The Significance of Rihanna’s New Maori Tattoo (Must Read)

admin  | Tuesday, 29 October 2013 | 6688 Total Views


Controversial singer Rihanna has added another tattoo to her growing collection of body art as a reminder of her “Diamonds” world tour. The ink-mad starhas over 20 tattoos on her body, including a Sanskrit prayer down her thigh, the goddess Isis on her chest, music notes on her ankle, stars on her back, a gun on her rib cage and the word love on the middle finger of her left hand.

She claims they all have spiritual meanings and has said in the past: "My tattoos are all spiritual and show how I feel about religion. I have a falcon which is an Egyptian falcon and is supposed to stand for God."

Rihanna opted to get the traditional style Maori tattoo, which is native to New Zealand where she recently played three concerts.

While the rest of her tattoos have been done with the modern tattoo machine that is customary in most studios now, the traditional Ta Moko tattoos are done using more primitive methods involving a chisel, ink pigment and a mallet.

Never one to follow the norm, choosing to get a Maori tattoo done in the old-style method is a lot more painful than regular tattoos, which aren’t pain-free to start off with! In the two-minute video which shows her getting the tattoo done on her right hand, you can see at points she is struggling with the pain even through smiles and forced laughter.

Towards the end of the tattoo where the artists are working on her knuckles you can see her grimacing at the pain as the hammer hits directly on the jointed bones, despite managing to maintain her composure through the main part of the design.

At one point, Inia is even seen asking the singer to wipe away the blood from her swollen hand so that he can see what he is doing to continue the design.

The elaborate designs of lines and symbols run from her fingernails down to the middle of her forearm. It was performed by tattooist Inia Taylor at the Moko Ink studio in West Auckland, with the help of local musician Tiki Taane.

The tattoo artist explained the designs Rihanna chose illustrate her desire to explore deeper meaning in life. "The symbols involved are of dreams, hope, aspirations and navigation with Polynesian stars on her fingers," he said.

A description for the studio on the Moko Ink website reads: 'Moko Ink is the world’s first Maori Tattoo Studio specialising in the contemporary use and creation of traditional Maori and Polynesian Tatu.

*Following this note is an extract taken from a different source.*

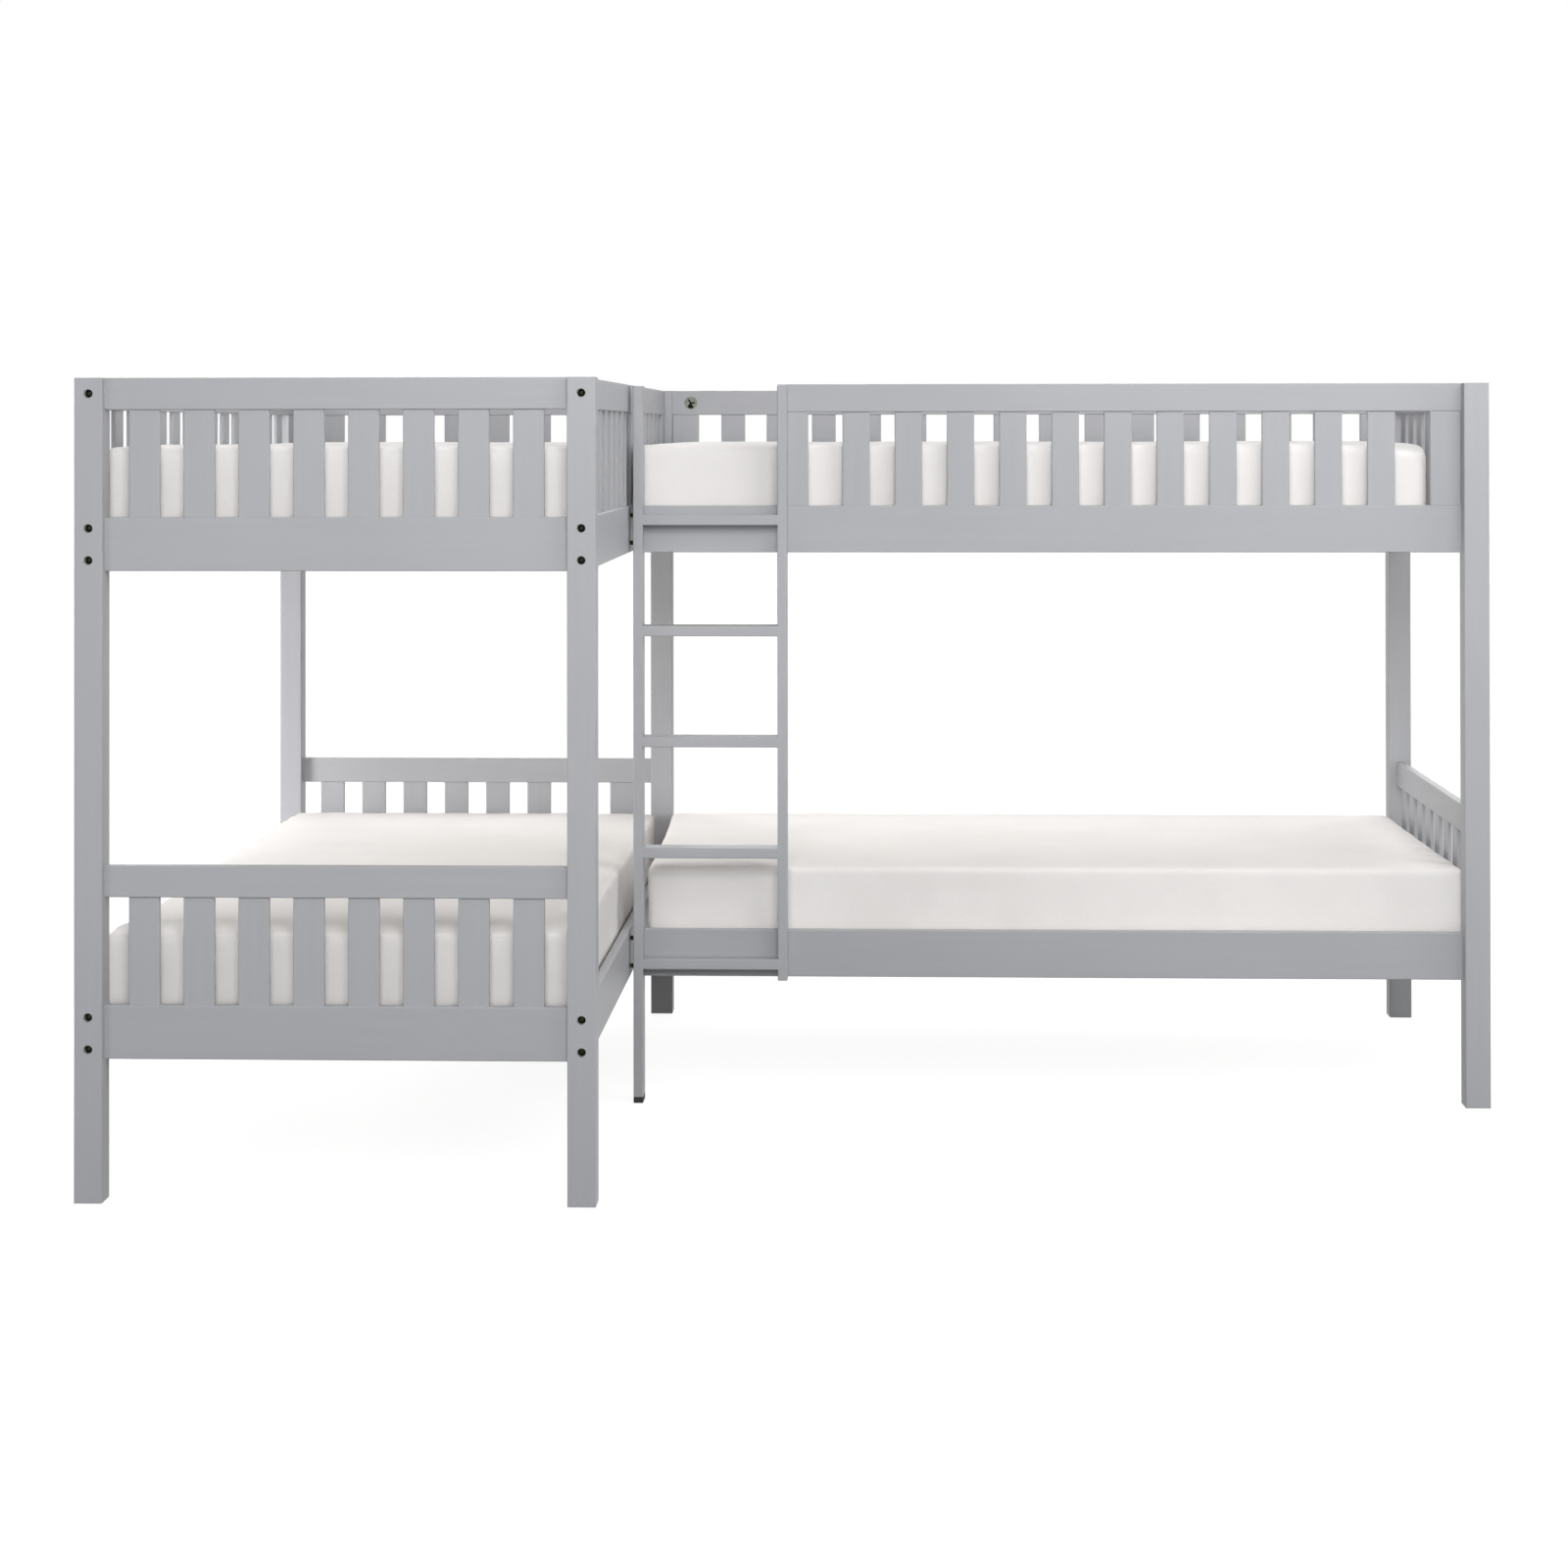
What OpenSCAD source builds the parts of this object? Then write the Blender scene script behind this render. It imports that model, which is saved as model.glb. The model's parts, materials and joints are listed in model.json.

We make one off body art keeping alive the language and traditions that are unique to the art form. All our art is custom designed for each person on a consultation basis. The language of Ta Moko is used to design a unique piece of body art expressing aspects that relate to the wearer.'

The history of Maori tattoos dates back hundreds of years. Maori tattoo did not involve the use of needles. Rather, the Maori used knives and chisels made from shark’s teeth, sharpened bone, or sharp stones.

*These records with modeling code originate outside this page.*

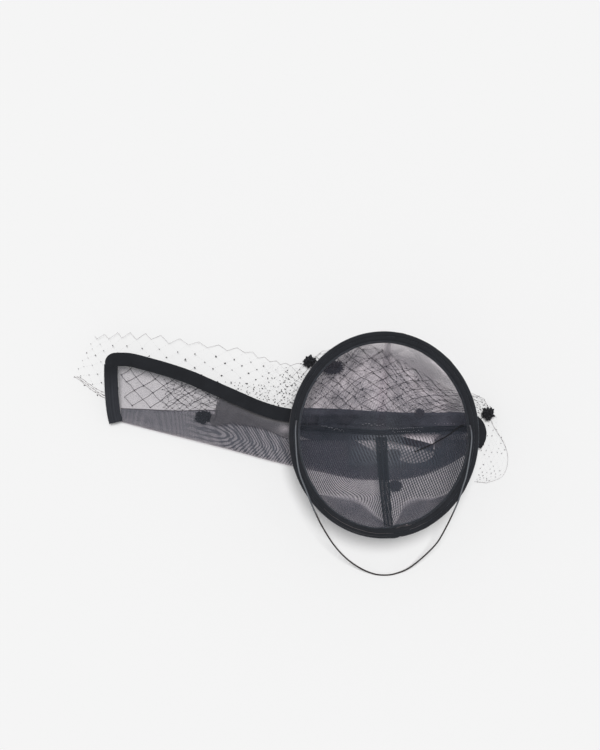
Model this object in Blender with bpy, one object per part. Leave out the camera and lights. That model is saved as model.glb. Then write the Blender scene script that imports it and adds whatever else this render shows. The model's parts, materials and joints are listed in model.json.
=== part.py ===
"""Bow headpiece: a sheer cap with a velvet rim, a wired bow, a net veil with tufts and an elastic.

The cap lies on its crown, with its opening up. Metres, +Z up, +Y to the cap's front, +X to its right
as it lies. The origin is on the flat underside of the bow's waist, under the middle of the crown.
"""

import math

import bmesh
import bpy
from mathutils import Vector

# Cloth and clearances
CLOTH = 0.0010  # stiffened sheer
GAP = 0.0003  # between pieces that touch
SEAT = 0.0006  # between the crown and what lies on its inside

# Cap
RIM_WIDTH = 0.1660  # outside the roll, side to side
RIM_LENGTH = 0.1807  # outside the roll, back to front
CROWN_DEPTH = 0.060  # inside, from the crown's middle to the top of the rim
CROWN_TURN = math.radians(72)  # how far the crown has turned up where it meets the rim
CROWN_HOLE = math.radians(1.4)  # the panels' points stop this far short of the middle
DENT_DEPTH = 0.0022
DENT_SPAN = 0.17  # half height of a dent, as a share of the crown's turn
ROLL = 0.0048  # velvet roll round the rim's wire
BAND_HEIGHT = 0.0062  # flat velvet band inside the rim, measured down the crown
BAND_THICKNESS = 0.0012
EDGE_DROP = 0.0012  # the crown's raw edge and the band's edge lie this far below the roll's top
TAPE = 0.0009
SEAM_WIDTH = 0.0046  # seam from side to side
BACK_TAPE_WIDTH = 0.0106  # at the crown's middle
FRONT_TAPE_WIDTH = 0.0086
TAPE_TAPER = 0.70  # the tapes' width at the rim, as a share of their width in the middle
RIM_STEPS = 56
CROWN_STEPS = 10
SEAM_STEPS = 8

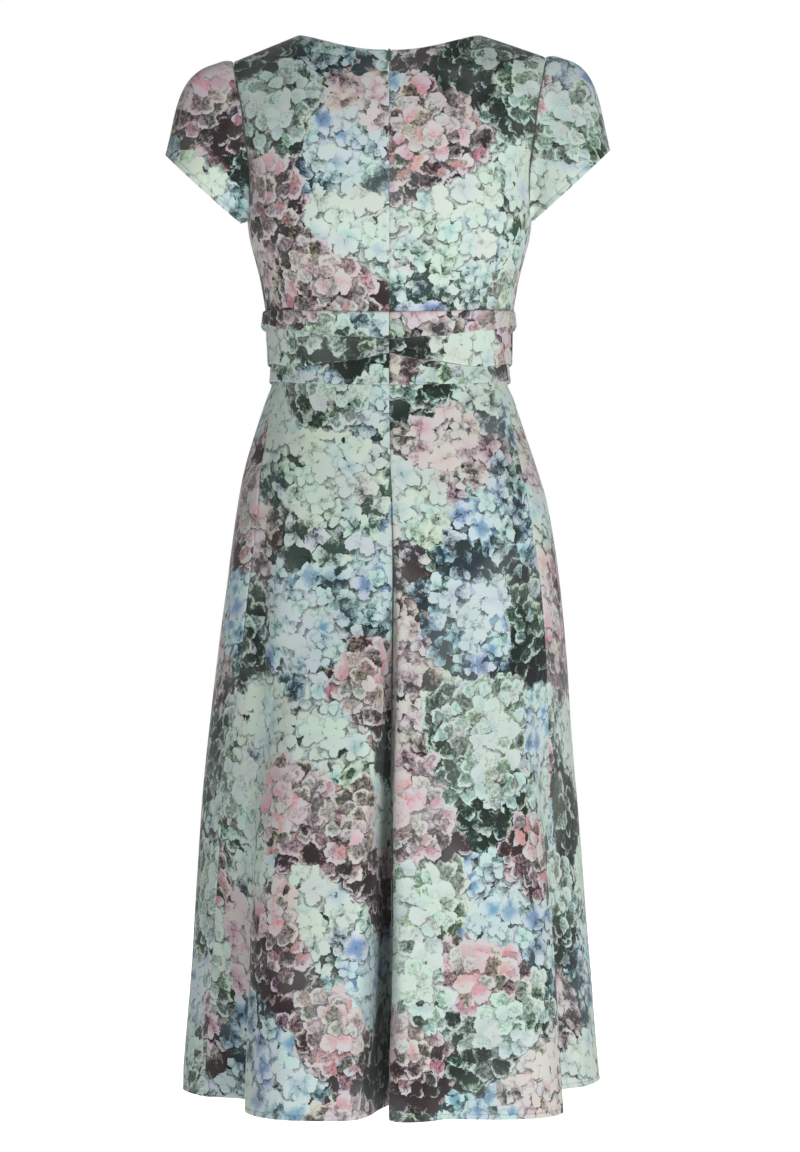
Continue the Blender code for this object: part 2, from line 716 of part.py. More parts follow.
def build_pull(frame):
    """Add the teardrop pull tab, with its origin on the axis it swings about."""
    outline = bpy.data.curves.new("zip_pull", "CURVE")
    outline.dimensions = "2D"
    outline.fill_mode = "BOTH"
    outline.extrude = PULL_THICK / 2 * MM
    leaf = list(zip(PULL_LEAF["half"], -PULL_LEAF["down"]))
    edge = leaf + [(-half, y) for half, y in reversed(leaf)]
    near, far = PULL_SLOT
    slot = [(-1.0, -near), (1.0, -near), (1.0, -far), (-1.0, -far)]
    for points in (edge, slot):
        line = outline.splines.new("POLY")
        line.points.add(len(points) - 1)
        for point, (x, y) in zip(line.points, points):
            point.co = (x * MM, y * MM, 0, 1)
        line.use_cyclic_u = True
    flat = bpy.data.objects.new("zip_pull", outline)
    flat.rotation_euler = (math.pi / 2, 0, 0)
    flat.location = Vector((0, PULL_OUT, -PULL_DOWN)) * MM
    flat.data.materials.append(material("zip metal").copy())
    flat.parent = frame
    DRESS.objects.link(flat)


def build_zip():
    """Add the tape, the slider and the pull."""
    build_tape()
    frame = zip_frame()
    build_slider(frame)
    build_pull(frame)


# ---------------------------------------------------------------- the whole dress

for old in list(bpy.data.objects):
    bpy.data.objects.remove(old, do_unlink=True)
DRESS = bpy.data.collections.new("Cocktail dress")
CUTTERS = bpy.data.collections.new("Cutters")
bpy.context.scene.collection.children.link(DRESS)
bpy.context.scene.collection.children.link(CUTTERS)

build_bodice()
build_sleeves()
build_band()
build_skirt()
build_zip()
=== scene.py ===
"""Looks of the cocktail dress: printed crepe, rolled seams, stitched hems and the back zip.

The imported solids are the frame.  Each cloth solid is replaced by a thin, finely modelled panel on
the same form, and the zip's metal keeps its solids.  Sizes here are in millimetres unless a name
or a comment says otherwise, and meshes are in metres.  +X is the wearer's left, +Y the back and
+Z up.  A "drop" is a distance below the shoulder neck points, and angles go round from the centre
back (0 degrees) by the wearer's left side (90) to the centre front (180).
"""

from __future__ import annotations

import logging
import math
from collections.abc import Callable, Sequence
from dataclasses import dataclass, field
from enum import Enum

import bmesh
import bpy
import numpy as np
from mathutils import Euler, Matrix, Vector

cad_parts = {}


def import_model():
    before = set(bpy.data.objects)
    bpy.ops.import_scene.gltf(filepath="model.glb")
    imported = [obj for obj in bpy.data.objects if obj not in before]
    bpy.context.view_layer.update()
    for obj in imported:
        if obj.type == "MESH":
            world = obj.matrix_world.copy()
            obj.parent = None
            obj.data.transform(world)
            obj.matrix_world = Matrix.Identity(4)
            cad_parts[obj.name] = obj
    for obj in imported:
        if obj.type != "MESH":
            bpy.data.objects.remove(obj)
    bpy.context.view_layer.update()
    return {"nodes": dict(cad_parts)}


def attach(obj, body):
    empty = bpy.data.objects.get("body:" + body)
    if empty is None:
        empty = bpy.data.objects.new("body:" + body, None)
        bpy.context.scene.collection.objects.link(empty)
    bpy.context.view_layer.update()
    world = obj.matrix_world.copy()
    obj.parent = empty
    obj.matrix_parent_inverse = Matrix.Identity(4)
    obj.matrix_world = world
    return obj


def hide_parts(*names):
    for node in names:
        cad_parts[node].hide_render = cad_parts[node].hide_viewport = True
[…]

The chisel, also called the uhi, is made from albatross bone, although some chisels are said to be made of iron. Knives and chisels were either plain and smooth, or serrated, and these were used interchangeably depending on the intended pattern.

The inks that were employed to do a Maori tattoo were made from natural products. Burnt wood was used to create black pigments, while lighter pigments were derived from caterpillars infested with a certain type of fungus, or from burnt Kauri gum mixed with animal fat.

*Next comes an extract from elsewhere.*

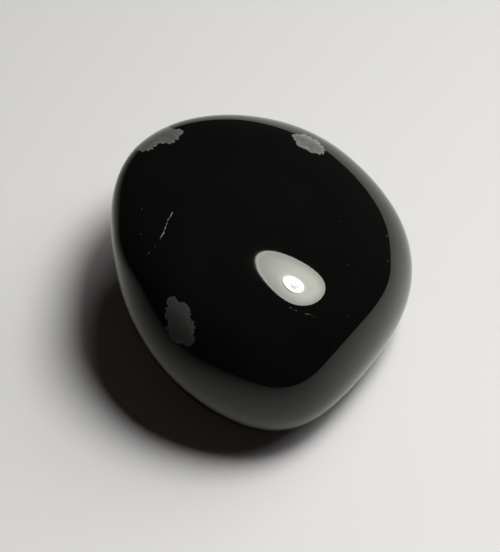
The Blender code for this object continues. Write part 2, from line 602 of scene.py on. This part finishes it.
# %% [markdown]
# ## The lamps
# One desk lamp stands to the right and a little behind. Its round pale front, with the bare bulb bright
# in it, is what the stone mirrors as a drop shape. That lamp shows in the mirror only. The light comes
# from two others, which the stone doesn't mirror: a disc about as large as the lamp gives the core of the
# shadow, and a wide soft one farther off gives the broad edge. They stand where the shadow falls best, a
# little away from the lamp.

# %% Lamps
LAMP = Vector((85.4, 45.3, 197.3)) * MM
LAMP_RADIUS = 46.3 * MM
BULB = LAMP + Vector((-14.5, -2.5, 6.2)) * MM
BULB_RADIUS = 13.2 * MM
BULB_AHEAD = 6 * MM
MIRRORED_TINT = (0.968, 1.0, 0.88)
FRONT_BRIGHTNESS = 12.8
BULB_BRIGHTNESS = 38
LIGHT_TINT = (1.0, 0.993, 0.989)
CORE_LIGHT = direction_from(34, 65.4) * 220 * MM
CORE_RADIUS = 44 * MM
CORE_BRIGHTNESS = 28.2
WIDE_LIGHT = direction_from(40, 48.5) * 500 * MM
WIDE_RADIUS = 246 * MM
WIDE_BRIGHTNESS = 3.33


def disc_lamp(name, place, radius, brightness, mirrored):
    """A round lamp that either shows in the stone's mirror or lights the scene, but not both."""
    data = bpy.data.lights.new(name, "AREA")
    data.shape = "DISK"
    data.size = 2 * radius
    data.energy = brightness * (math.pi * radius) ** 2
    data.color = MIRRORED_TINT if mirrored else LIGHT_TINT
    lamp = bpy.data.objects.new(name, data)
    lamp.location = place
    lamp.rotation_euler = (place - LOOK_AT).to_track_quat("Z", "Y").to_euler()
    lamp.visible_camera = False
    lamp.visible_glossy = mirrored
    lamp.visible_diffuse = not mirrored
    bpy.context.scene.collection.objects.link(lamp)
    return lamp


lamp_axis = (LAMP - LOOK_AT).normalized()
lamp_front = disc_lamp("lamp_front", LAMP, LAMP_RADIUS, FRONT_BRIGHTNESS, True)
lamp_bulb = disc_lamp("lamp_bulb", BULB - lamp_axis * BULB_AHEAD, BULB_RADIUS, BULB_BRIGHTNESS, True)
core_light = disc_lamp("core_light", CORE_LIGHT, CORE_RADIUS, CORE_BRIGHTNESS, False)
wide_light = disc_lamp("wide_light", WIDE_LIGHT, WIDE_RADIUS, WIDE_BRIGHTNESS, False)
lamps = (lamp_front, lamp_bulb, core_light, wide_light)
print("lamps, and their power in watts:", {lamp.name: round(lamp.data.energy, 2) for lamp in lamps})

# %% [markdown]
# ## The face of the desk lamp
# Seen in polished glass, the lamp's front isn't one flat tone. The pale reflector is brightest in the
# middle and dims towards its edge, which catches the light as a thin line. The bulb glows on the
# reflector round it, with a dark gap on one side, and its tube shows as faint curls. The curls are noise.
# The rest follows from how far a point is from the middle of the lamp, or from one in or beside the bulb,
# so no mesh is needed.

# %% Shading of the lamp's front and bulb
BULB_GAP = Vector((-1.7, -1.7, 1.2)) * MM

# Distances on the front and round the bulb are in their own radii, and strengths are shares of the lamp's.
FRONT_MIDDLE = 1.03
FRONT_DIMS_FROM = 0.5
FRONT_DIMS_OVER = 0.48
FRONT_DIMMING = 0.42
FRONT_DIMMING_POWER = 1.3
RIM_LINE = (0.95, 0.975)
RIM_LINE_STRENGTH = 0.18
BULB_GLOW = (1.6, 1.0)
BULB_GLOW_STRENGTH = 0.14
GAP_EDGE = (1.06, 0.98)
GAP_DARKNESS = 0.8
CURL_NOISE = {"Scale": 0.17 / MM, "Detail": 1.0, "Distortion": 1.0}
CURL_FADE = (0.42, 0.52)
CURLS_WITHIN = (0.75, 0.5)
CURL_DARKNESS = 0.6


def far_from(tree, place, centre, radius):
    """The distance from a centre, counted in radii."""
    offset = vector_step(tree, "SUBTRACT", place, centre).outputs["Vector"]
    return maths(tree, "DIVIDE", vector_step(tree, "LENGTH", offset).outputs["Value"], radius)


def shade_lamp_front(lamp):
    """The pale front dims towards its rim, has a thin bright rim line, and a dark gap beside the bulb."""
    lamp.data.use_nodes = True
    tree = lamp.data.node_tree
    place = tree.nodes.new("ShaderNodeNewGeometry").outputs["Position"]
    out = far_from(tree, place, LAMP, LAMP_RADIUS)
    past = maths(tree, "DIVIDE", maths(tree, "SUBTRACT", out, FRONT_DIMS_FROM), FRONT_DIMS_OVER)
    past = maths(tree, "POWER", maths(tree, "MAXIMUM", past, 0.0), FRONT_DIMMING_POWER)
    face = maths(tree, "MULTIPLY_ADD", past, -FRONT_DIMMING, FRONT_MIDDLE)
    rim = maths(tree, "MULTIPLY", fade_between(tree, out, *RIM_LINE), RIM_LINE_STRENGTH)
    glow = fade_between(tree, far_from(tree, place, BULB, BULB_RADIUS), *BULB_GLOW)
    glow = maths(tree, "MULTIPLY", glow, BULB_GLOW_STRENGTH)
    gap = fade_between(tree, far_from(tree, place, BULB + BULB_GAP, BULB_RADIUS), *GAP_EDGE)
    lit = maths(tree, "SUBTRACT", 1.0, maths(tree, "MULTIPLY", gap, GAP_DARKNESS))
    strength = maths(tree, "MULTIPLY", maths(tree, "ADD", maths(tree, "ADD", face, rim), glow), lit)
    plug(tree, strength, tree.nodes["Emission"].inputs["Strength"])


def shade_bulb(lamp):
    """The bulb's glass shows faint grey curls of its tube in the middle."""
    lamp.data.use_nodes = True
    tree = lamp.data.node_tree
    place = tree.nodes.new("ShaderNodeNewGeometry").outputs["Position"]
    curls = step(tree, "ShaderNodeTexNoise", Vector=place, **CURL_NOISE).outputs["Fac"]
    curls = fade_between(tree, curls, *CURL_FADE)
    middle = fade_between(tree, far_from(tree, place, lamp.location, BULB_RADIUS), *CURLS_WITHIN)
    curls = maths(tree, "MULTIPLY", curls, middle)
    strength = maths(tree, "SUBTRACT", 1.0, maths(tree, "MULTIPLY", curls, CURL_DARKNESS))
    plug(tree, strength, tree.nodes["Emission"].inputs["Strength"])


shade_lamp_front(lamp_front)
shade_bulb(lamp_bulb)
print("steps on the lamp's front and bulb:", [len(lamp.data.node_tree.nodes) for lamp in lamps[:2]])

# %% [markdown]
# ## The room
# Black glass mirrors whatever is around it, and most of its face mirrors the ceiling. A dark ceiling
# keeps the stone black, and it is a little lighter on the right, where the lamp stands. The soft light
# that fills the shadow has a dim, warm tone of its own. The camera alone would see a pale room, if it ever
# looked past the table.

# %% Room
ROOM_FOR_CAMERA = (0.75, 0.75, 0.74, 1)
ROOM_MIRRORED_LEFT = (0.014, 0.014, 0.013, 1)
ROOM_MIRRORED_RIGHT = (0.036, 0.036, 0.034, 1)
ROOM_SOFT_LIGHT = (0.024, 0.019, 0.017, 1)
ROOM_LIGHTENS_RIGHTWARDS = (-0.9, 0.3)


def dim_room():
    """A pale room for the camera, a dark one for the stone's mirror, and a dim one for soft light."""
    world = bpy.data.worlds.new("room")
    bpy.context.scene.world = world
    world.use_nodes = True
    tree = world.node_tree
    path = tree.nodes.new("ShaderNodeLightPath").outputs
    toward = tree.nodes.new("ShaderNodeTexCoord").outputs["Generated"]
    side = step(tree, "ShaderNodeSeparateXYZ", Vector=toward).outputs["X"]
    rightwards = fade_between(tree, side, *ROOM_LIGHTENS_RIGHTWARDS)
    mirrored = blend(tree, rightwards, ROOM_MIRRORED_LEFT, ROOM_MIRRORED_RIGHT)
    dark = blend(tree, path["Is Diffuse Ray"], mirrored, ROOM_SOFT_LIGHT)
    colour = blend(tree, path["Is Camera Ray"], dark, ROOM_FOR_CAMERA)
    plug(tree, colour, tree.nodes["Background"].inputs["Color"])


dim_room()
bpy.context.scene.view_settings.view_transform = "Standard"
print("room:", len(bpy.context.scene.world.node_tree.nodes), "steps")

The pigment was stored in ornate containers called oko, which became family heirlooms.

Tattoo artist Taylor described the emotional process that comes as part of getting the tattoo. "It's not about getting a tattoo, it's a ceremony. Tattoos aren't fashion. They are a way to get rid of pain in your life. You have to create pain to get over pain," He also commented that the star confided in him about her own pain throughout the process. "I didn't realise she had such a hard time. Apparently, she had such an asshole of a boyfriend, she said. The tattoo is just a reminder of the things in the past. Lord knows, she overcame a lot of that s***."